The key, in my opinion, is to archive one’s social media footprint as frequently as necessary to support a defensible policy. What’s the point of placing important restrictions on the use of corporate social media if you have no way to track what actually occurs? Put otherwise: Does your company want to do everything by the book with respect to social media (yes), only to find itself in a position of not being able to produce the evidence necessary to defend itself? Archiving social media isn’t a luxury at this point – it’s a defensive firewall in the non-technical sense of the word. As Symantec’s Gonsowski told me:

The value proposition of archiving is critical.
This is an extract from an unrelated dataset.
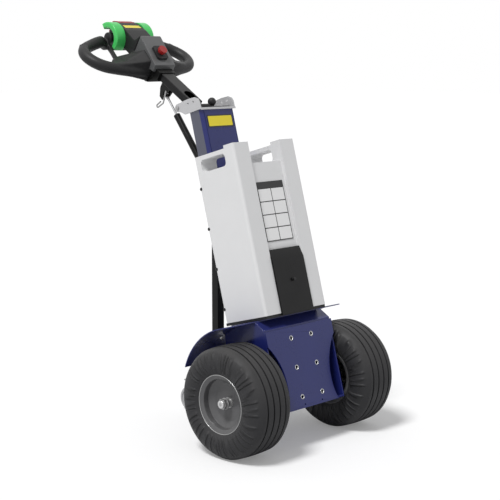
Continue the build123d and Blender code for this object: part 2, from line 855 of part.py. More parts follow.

Whenever there is a new media type, then closely behind there has to be a mechanism to store it, archive it, and then manage it.

Chicago-based Nextpoint may be on the right track with its innovative approach to the problem. Assume that a client specifies the relevant web-based social media presences that it maintains (e.g., website, Twitter, Facebook page, blog). Nextpoint then sends web crawlers to capture fully text-searchable snapshots of those sites at specified times, including real-time capture of bookmarked sites. There are two related articles worth reading on Nextpoint: one in The New York Times; the other in Law Technology News.  It would be reassuring to think that companies have developed in-house archiving solutions to this critical function, but Symantec’s survey makes plain that companies are ignoring far more routine concerns.